What was once useful Western leverage against the Assad regime had become a geopolitical burden. The SDF’s utility to Washington diminished, and so the Kurdish leadership sought alternatives—however unpalatable. Damascus, once the adversary, became the fallback.

However, this pivot was not shaped by Washington and Ankara alone. A broader regional thaw—especially among Sunni Arab states—shifted the regional consensus. Under interim President Ahmed al-Sharaa, the new Syrian government had begun to reestablish diplomatic and political traction in Arab and international circles, even while wrestling with persistent domestic instability.

This Arab rapprochement, paired with a conspicuous European silence on Syrian military crackdowns in the coastal regions, conveyed a blunt message: federalism and cantonization were no longer viable paths. The era of experimenting with decentralized governance models was over. Reintegration into the Syrian state, with all its flaws and ambiguities, was the only remaining route.

Equally important, though less openly discussed, were the quiet movements of Iranian-backed, pro-Assad Alawite factions, which quietly assumed control of key coastal strongholds. At the same time, the SDF was making strategic pushes near Tabqa and the Euphrates Dam. These maneuvers were met with a swift and pointed response from Turkey—military action and unambiguous threats of escalation. The message was unmistakable: any confrontation without U.S. backing would be a strategic miscalculation.

Public narratives may frame the agreement as a sovereign, internal recalibration, but diplomatic whispers suggest otherwise. American officials reportedly facilitated indirect negotiations between Damascus and the SDF, aiming to choreograph a dignified withdrawal for the latter—one that would avoid the perception of political defeat. This covert involvement reflects a familiar U.S. diplomatic posture: visible disengagement coupled with quiet back-channel influence.

Perhaps the most perilous gap in the agreement lies in what remains unsaid: the fate of the ISIS detention camps. Al-Hol and Ghweiran—housing more than 20,000 detainees—are potent flashpoints. Damascus has consistently pushed to assume control, but the deal remains silent on this front. The unresolved status of these camps is a time bomb—one the international community watches with increasing unease.

Another consequential outcome is Damascus’s regaining of economic lifelines in northeast Syria: oil, gas, wheat, and water. Early signs are already visible. The Qatari government has opened direct lines with Syria’s oil ministry, while UN agencies have initiated assessments of the Homs refinery. These signals are more than symbolic.

Qatar’s outreach was particularly striking. Rather than merely observe from afar, Doha proactively engaged Damascus—a gesture that recognizes Syria’s desperate need for economic support in rebuilding much of the country destroyed by years of fighting.

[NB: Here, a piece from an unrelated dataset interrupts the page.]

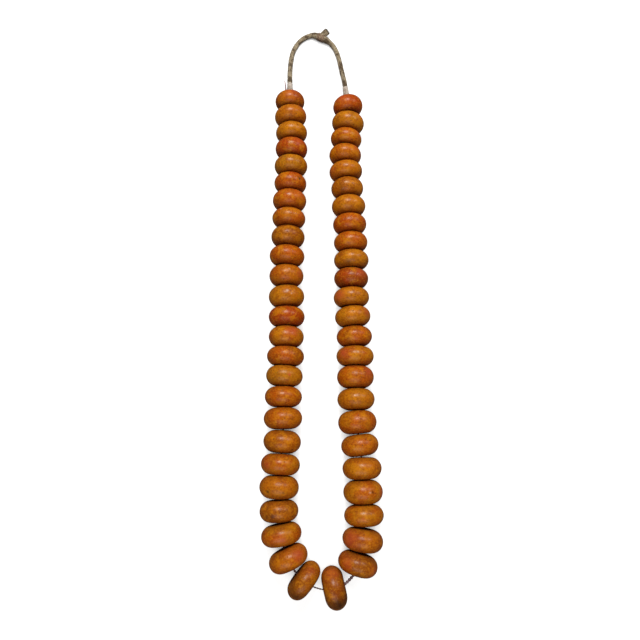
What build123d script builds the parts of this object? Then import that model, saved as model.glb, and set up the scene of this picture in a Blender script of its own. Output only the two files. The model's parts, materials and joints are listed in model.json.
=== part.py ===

This was not a knee-jerk reaction to shifting tides but a calculated effort to re-anchor Arab engagement with Syria’s reconstruction. The Homs refinery initiative is emblematic of this approach: stabilizing energy production to reinforce state legitimacy.

Should the refinery’s rehabilitation succeed, Syria’s electrical capacity could jump from 1,500 to roughly 4,500 megawatts. Such an increase would bolster the regime’s political capital by restoring a modicum of normalcy to daily life.

In the end, this agreement is less a triumph than a sober admission of mutual constraint. The SDF has relinquished its federalist ambitions, and the Syrian regime has folded a substantial adversarial faction back into its fold without firing a shot. But significant questions remain. Who will administer the ISIS camps? Can the SDF and the Syrian military function without fissures? Will entrenched political actors within Syria accept the new reality?

What is undisputable is that Syria has entered a new political phase—a return to centralized authority after years of fragmentation. Federalism has been discarded, and partition is no longer a serious proposition. Damascus, bruised but unbroken, has reclaimed the narrative—and the territory.